La reciente trasmisión de la ceremonia tuvo una pérdida del 31% de audiencia con respecto a 2019, la cual de por sí había sido pobre y que tampoco tuvo conductor. A la del año pasado la vieron 29,56 millones de televidentes en EEUU; a la de este año apenas 23,6 millones, números bajísimos en comparación con los de 2004 (43.5 millones, ceremonia conducida por Billy Crystal) y los de 2014 (43.7 millones, con Ellen DeGeneres como conductora). A pesar de eso, el Oscar es la ceremonia de premiación con mejores ratings, por encima de los Grammy, los Globo de Oro y los Emmy. El récord de audiencia de los premios Oscar es de 1998, cuando 55 millones de personas sintonizaron la trasmisión para ver ganar a Titanic.

A decir verdad, en cuanto a calidad artística, la ceremonia de este año fue de regular para abajo, y el público estadounidense, cansado de que la entrega de los premios Oscar se haya convertido en el sitio preferido para ejercer la corrección política y vociferar a los cuatro vientos proclamas soporíferamente predecibles, ha ido perdiendo el entusiasmo. Cuando la creación artística pasa a ser lacaya de posiciones políticas emitidas en público, ahí el asunto pierde pronto credibilidad. Esta, justamente, es una de las razones principales del fracaso.

El público, que no traga vidrio y se cansa de que año tras año le vendan una repetición de la misma farsa, sabía de antemano que la entrega de cada premio en la larga noche venía acompañada de una sarta de gansadas supuestamente “serias” y aleccionadoras sobre el estado del mundo, que siempre terminan siendo parecidas a las protestas de un niño consentido. La falta de mágica y de inventiva fue casi total. Hizo bien Joe Pesci, nominado en la categoría Mejor actor de reparto por su labor en El irlandés, en quedarse en su casa.

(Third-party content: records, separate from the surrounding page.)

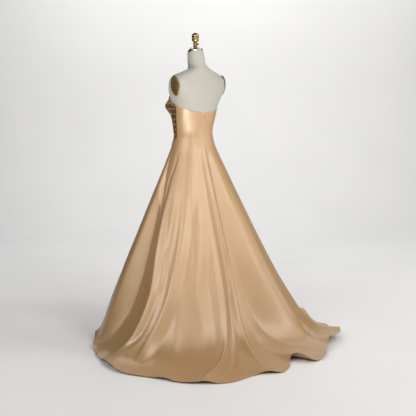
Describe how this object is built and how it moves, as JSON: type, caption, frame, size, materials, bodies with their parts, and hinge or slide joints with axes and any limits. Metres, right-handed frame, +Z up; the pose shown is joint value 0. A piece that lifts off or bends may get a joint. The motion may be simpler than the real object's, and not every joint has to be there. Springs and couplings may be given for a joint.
{
  "type": "a-line evening gown on dress form",
  "caption": "Strapless A-line satin evening gown with a beaded basque bodice and a sweep train, on a limbless dress form with a pole stand.",
  "frame": {"origin": "on the floor, at the centre of the stand base's underside, under the pole", "axes": "+Z up along the pole, -Y the gown's front, +Y its back and train, +X the wearer's left"},
  "size_m": [1.5082, 1.3569, 1.7424],
  "materials": {
    "gold_satin": "heavy duchess satin, champagne gold",
    "beaded_lace": "beaded all over in plum, brown and gold",
    "form_canvas": "cream canvas over a hard hollow shell",
    "aged_brass": "aged, satin",
    "cap_steel": "polished, darkened",
    "stand_iron": "black enamel on iron",
    "zip_metal": "lacquered in the cloth's colour"
  },
  "bodies": {
    "gown_on_form": {"back_left": "gold_satin", "back_right": "gold_satin", "side_back_left": "gold_satin", "side_back_right": "gold_satin", "skirt_front": "gold_satin", "skirt_side_front_left": "gold_satin", "skirt_side_front_right": "gold_satin", "bodice_front": "beaded_lace", "bodice_side_front_left": "beaded_lace", "bodice_side_front_right": "beaded_lace", "form_torso": "form_canvas", "arm_plate_left": "aged_brass", "arm_plate_right": "aged_brass", "finial": "aged_brass", "neck_cap": "cap_steel", "cap_screw": "cap_steel", "stand_flange": "stand_iron", "stand_pole": "stand_iron", "stand_base": "stand_iron", "zip_slider": "zip_metal"},
    "zip_tab": {"zip_pull": "zip_metal"}
  },
  "joints": [
    {"name": "zip_pull_hinge", "type": "hinge", "parent": "gown_on_form", "child": "zip_tab", "pos_m": [0, 0.08219, 1.278], "axis": [1, 0, 0], "range_deg": [-4, 150]}
  ]
}
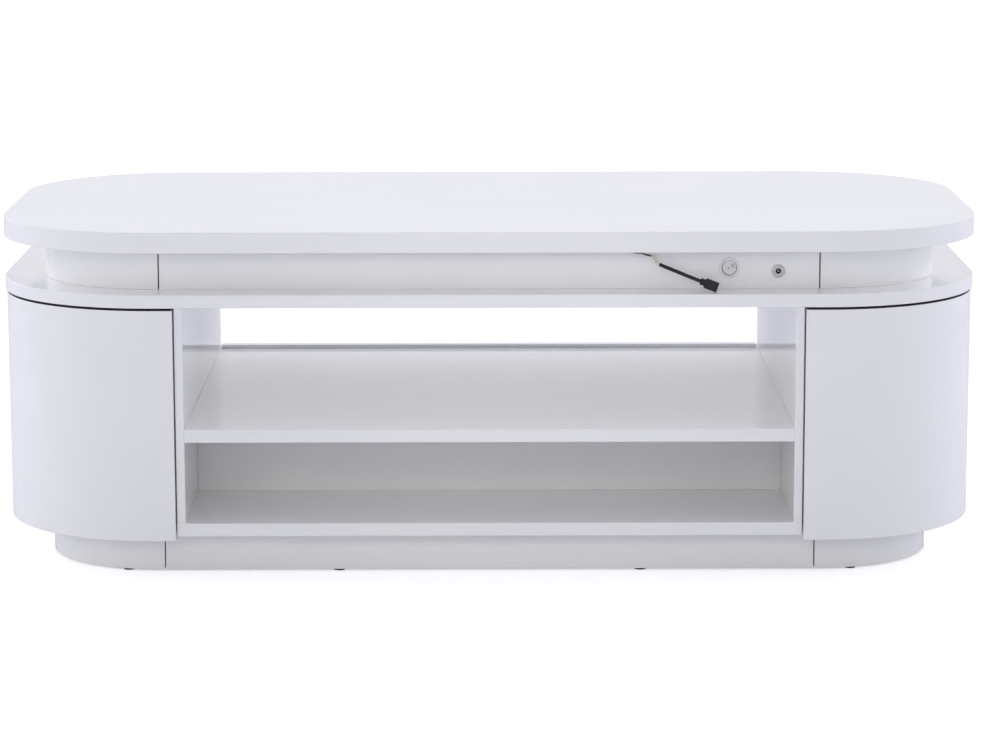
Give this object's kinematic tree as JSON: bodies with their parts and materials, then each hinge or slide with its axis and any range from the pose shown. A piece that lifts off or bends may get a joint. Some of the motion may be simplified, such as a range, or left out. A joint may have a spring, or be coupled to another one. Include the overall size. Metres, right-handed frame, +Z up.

Ni la divertida espontaneidad del genio premiado de la noche, el surcoreano Bong Joon-ho, con sus comentarios de agradecimiento por encima de las circunstancias, salvó al paquete de la debacle. Esa fue la solitaria excepción de una velada a ras de tierra, con una cantidad de discursos polarizantes o bien rozando el colmo del total aburrimiento, como el de Renée Zellweger, quien estuvo cuatro minutos, ¡cuatro!, hablando de nada. Parecía la novia borracha al final de la fiesta de despedida de soltera. Joaquin Phoenix balbuceó durante 45 segundos sobre los beneficios del veganismo. ¿Era un programa de entrega de premios a la creación artística o uno sobre cómo vivir más comiendo mejor? Como si la sobredosis de nadería y corrección política no hubiera sido suficiente, faltó locura, la que suelen imponer conductores que saben cómo salvar a lo interminable del tedio.

Los productores del Oscar deberán replantearse los movimientos a dar, sí o sí, en el inmediato futuro, para salvar a las futuras ceremonias de una debacle irreversible. De continuar así, sin inteligencia (pero con intolerable abundancia de corrección política) y sin desparpajo que se salga del libreto, los premios Oscar están jugando a la ruleta rusa con cinco balas en el tambor.